C’est la foi qui rendait capable de discerner le témoignage sur le Christ (Christuszeugniss) dans l’Ancien Testament. C’est la foi qui faisait connaître adéquatement l’unité des quatre Evangiles. Mais cette foi n’était pas la conviction arbitraire et subjective des individus, c’était la foi de l’Eglise, enracinée dans le message apostolique, dans le kérygme, qui lui conférait son authenticité. Ce qui manquait aux personnes extérieures à l’Eglise, c’était précisément ce message premier, fondamental et déterminant, vrai cœur de l’Evangile. Pour ces gens du dehors, l’Ecriture était lettre morte ; ou tout au plus un ensemble de textes et d’histoires sans lien entre eux, qu’ils s’efforçaient d’ordonner ou de ré-ordonner selon leurs propres schémas, tirés de sources étrangères. Ils avaient une autre foi. Tel est le principal argument utilisé par Tertullien dans son traité enflammé "Sur la Prescription des hérétiques".
Il ne voulait pas discuter sur les Ecritures avec les hérétiques : ils n’avaient pas le droit d’en faire usage, car les Ecritures ne leur appartenaient pas. Elles étaient le bien de l’Eglise. Tertullien insistait fortement sur la priorité donnée à la « règle de foi », regula fidei. Elle était la seule clef pour comprendre l’Ecriture. Et cette « règle » était apostolique, enracinée dans, et découlant de l’enseignement des Apôtres.
C.H. Turner a bien caractérisé le sens et les intentions de ce recours ou de cette référence à la « règle de foi » dans l’Eglise primitive. « Lorsque les chrétiens parlaient de la "règle de foi" en l’appelant "apostolique", ils ne voulaient pas dire que les Apôtres l’avaient découverte et formulée… Ce qu’ils entendaient par là, c’est que la profession de foi que chaque catéchumène récitait avant son baptême contenait en résumé la foi que les Apôtres avaient enseignée et confiée à leurs disciples pour l’enseigner à leur suite ». Cette confession était la même partout, bien qu’elle fût susceptible, dans son expression, de variations locales.
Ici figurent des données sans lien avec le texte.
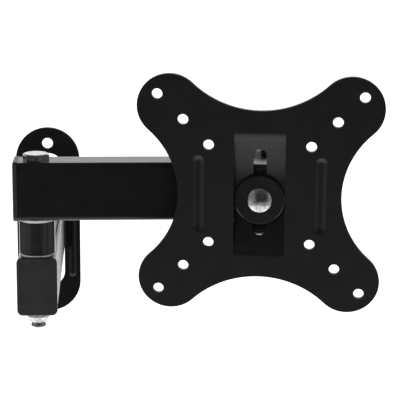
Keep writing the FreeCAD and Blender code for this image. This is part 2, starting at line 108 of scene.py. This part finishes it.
@dataclass(frozen=True)
class Finish:
    """A surface finish: two shades, a gloss range and two layers of relief.

    Attributes:
        name: Name of the material, after what it is and how it was made.
        dark: Deeper shade of the surface.
        light: Paler shade of the surface.
        gloss: Lowest and highest roughness across the surface.
        mottle: Size in millimetres of the patches of shade and gloss.
        relief: Size in millimetres of the broad relief.
        relief_height: Height in millimetres of the broad relief.
        grit: Size in millimetres of the fine relief.
        grit_height: Height in millimetres of the fine relief.
        metallic: Whether the surface is bare metal.
        edge_radius: Radius in millimetres that the finish rounds the edges to.
        stretch: How far each axis of the patterns is drawn out.
        mirror_level: Strength of the mirror-like reflection; a half is plain plastic.
    """

    name: str
    dark: str
    light: str
    gloss: tuple[float, float]
    mottle: float
    relief: float
    relief_height: float
    grit: float
    grit_height: float
    metallic: bool = False
    edge_radius: float = 0.3
    stretch: tuple[float, float, float] = (1.0, 1.0, 1.0)
    mirror_level: float = 0.5

    def build(self) -> bpy.types.Material:
        """Make the node material of this finish.

        Returns:
            The material, ready for a slot.
        """
        material = bpy.data.materials.new(self.name)
        material.use_nodes = True
        tree = material.node_tree
        tree.nodes.clear()
        coordinates = add_node(tree, "TexCoord").outputs["Object"]
        stretch = tuple(1.0 / (MM * s) for s in self.stretch)
        millimetres = add_node(
            tree,
            "Mapping",
            {"vector_type": "POINT"},
            {"Vector": coordinates, "Scale": stretch},
        ).outputs["Vector"]
        patches, broad, fine = (
            add_node(
                tree,
                "TexNoise",
                {},
                {"Vector": millimetres, "Scale": 1.0 / size, "Detail": detail},
            ).outputs["Fac"]
            for size, detail in (
                (self.mottle, PATCH_DETAIL),
                (self.relief, BROAD_DETAIL),
                (self.grit, FINE_DETAIL),
            )
        )
        shade = add_node(tree, "ValToRGB", {}, {"Fac": patches})
        ramp = shade.color_ramp
        for stop, place, colour in zip(ramp.elements, SHADE_BAND, (self.dark, self.light)):
            stop.position, stop.color = place, srgb(colour)
        roughness = add_node(
            tree,
            "MapRange",
            {},
            {
                "Value": patches,
                "From Min": GLOSS_BAND[0],
                "From Max": GLOSS_BAND[1],
                "To Min": self.gloss[0],
                "To Max": self.gloss[1],
            },
        ).outputs["Result"]
        normal = add_node(
            tree, "Bevel", {"samples": EDGE_SAMPLES}, {"Radius": self.edge_radius * MM}
        ).outputs["Normal"]
        for height, depth in ((broad, self.relief_height), (fine, self.grit_height)):
            normal = add_node(
                tree,
                "Bump",
                {},
                {"Height": height, "Strength": 1.0, "Distance": depth * MM, "Normal": normal},
            ).outputs["Normal"]
        shader = add_node(
            tree,
            "BsdfPrincipled",
            {},
            {
                "Base Color": shade.outputs["Color"],
                "Metallic": float(self.metallic),
                "Roughness": roughness,
                "Normal": normal,
                "Specular IOR Level": self.mirror_level,
            },
        )
        add_node(tree, "OutputMaterial", {}, {"Surface": shader.outputs["BSDF"]})
        return material


class Finishes(Enum):
    """Every finish on the mount."""

    # Satin black polyester powder, sprayed on the steel dry and baked: it melts into a skin
    # with a soft orange peel, a little pinhead grit, and edges that the powder rounds.
    POWDER_COAT = Finish(
        "satin_black_powder_coat",
        dark="#181818",
        light="#1b1b1b",
        gloss=(0.2, 0.25),
        mottle=9.0,
        relief=1.6,
        relief_height=0.022,
        grit=0.6,  # real grit is near 0.1 mm, drawn coarser so that it shows
        grit_height=0.008,
        edge_radius=0.35,
        mirror_level=0.33,
    )
    # Polypropylene moulded in a spark-eroded tool: a fine even matt without direction.
    CAP_PLASTIC = Finish(
        "moulded_polypropylene",
        dark="#2a2a2a",
        light="#303030",
        gloss=(0.36, 0.44),
        mottle=6.0,
        relief=2.5,
        relief_height=0.01,
        grit=0.5,  # the eroded texture is near 0.05 mm, drawn coarser so that it shows
        grit_height=0.01,
        edge_radius=0.4,
    )
    # Nylon tube turned to length: smooth, with faint rings left by the tool.
    SPACER_PLASTIC = Finish(
        "turned_black_nylon",
        dark="#222222",
        light="#272727",
        gloss=(0.12, 0.17),
        mottle=5.0,
        relief=2.0,
        relief_height=0.003,
        grit=0.4,
        grit_height=0.001,
        edge_radius=0.3,
        stretch=(12.0, 12.0, 1.0),
    )
    # Acetal moulded in a polished tool: slick and even, close to gloss.
    DISC_PLASTIC = Finish(
        "moulded_black_acetal",
        dark="#1a1a1a",
        light="#1e1e1e",
        gloss=(0.22, 0.3),
        mottle=7.0,
        relief=3.0,
        relief_height=0.008,
        grit=0.5,
        grit_height=0.002,
        edge_radius=0.4,
    )
    # Cold-headed steel with bright zinc plate: a cool silver with soft dull patches.
    ZINC_STEEL = Finish(
        "bright_zinc_plated_steel",
        dark="#a0a3a6",
        light="#d4d6d8",
        gloss=(0.09, 0.18),
        mottle=1.6,
        relief=1.3,
        relief_height=0.025,
        grit=0.4,
        grit_height=0.006,
        metallic=True,
        edge_radius=0.25,
    )
    # Natural nylon punched from sheet: milky white, dull on the faces.
    WASHER_NYLON = Finish(
        "punched_white_nylon",
        dark="#dededc",
        light="#e9e9e7",
        gloss=(0.35, 0.45),
        mottle=3.0,
        relief=2.0,
        relief_height=0.006,
        grit=0.4,
        grit_height=0.003,
        edge_radius=0.15,
    )
    # The locking ring in a nut: natural nylon, rolled into the collar.
    INSERT_NYLON = Finish(
        "rolled_nylon_insert",
        dark="#c9c7bd",
        light="#dddbd3",
        gloss=(0.35, 0.45),
        mottle=2.0,
        relief=1.5,
        relief_height=0.006,
        grit=0.3,
        grit_height=0.003,
        edge_radius=0.15,
    )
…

Elle était toujours en étroite liaison avec la formule du baptême [8]. Hors de cette «règle», l’Ecriture ne pouvait être que mal interprétée. Ecriture et Tradition, pour Tertullien, étaient indissolublement imbriquées. « C’est à l’endroit où se révèlent la vraie doctrine et la vraie foi chrétienne, qu’on trouvera aussi vérité des Ecritures, des interprétations et de toutes les traditions des chrétiens » [9]. La Tradition de la foi apostolique constituait le guide indispensable à l’intelligence de l’Ecriture et l’ultime garantie de l’interprétation juste. L’Eglise, loin d’être une autorité extérieure, qui aurait eu à juger de l’Ecriture, était plutôt le dépositaire et le gardien de la Vérité Divine, contenue et conservée dans la Sainte Ecriture [10].
[7] Scripturae enim non in legendo sunt, sed in intelligendo, phrase tirée de l’Ad Constantium Aug., lib. II, cap. 9, ML X, 570 ; reprise par saint Jérôme, Dial. c. Lucifer., cap. 28, ML XXIII, 190-191.
[8] C.H. Turner, « Apostolic Succession », Essays on the Early History of the Church and the Ministry, edited by H.B. Swete, London 1918, p.101-102. Voir aussi Yves M.J. Congar, o.p., La Tradition et les traditions, II. Essai Théologique, Paris 1963, p. 21 sqq.
[9] Ubi enim apparuerit esse veritatem disciplinae et fidei christianae, illic erit veritas scipturarum et expositionum et omnium traditionum christianarum, texte cité, 19,3.
[10] Cf. E. Flesseman-van-Leer, Tradition and Scripture in the Early Church, Assen 1954, p.145-185 ; Damien van den Eynde, Les Normes de l’Enseignement chrétien dans la littérature patristique des trois premiers siècles, Gembloux-Paris 1933, p. 197-212 ; J.K. Stirniman, Die Praescriptio Tertullians im Lichte des römischen Rechts und der Theologie, Freiburg 1949 ; ainsi que l’instruction et les notes de R.F. Refoulé, o.p., dans l’édition «Sources Chrétiennes» du De praescriptione, tome 46 de cette collection, Paris 1957.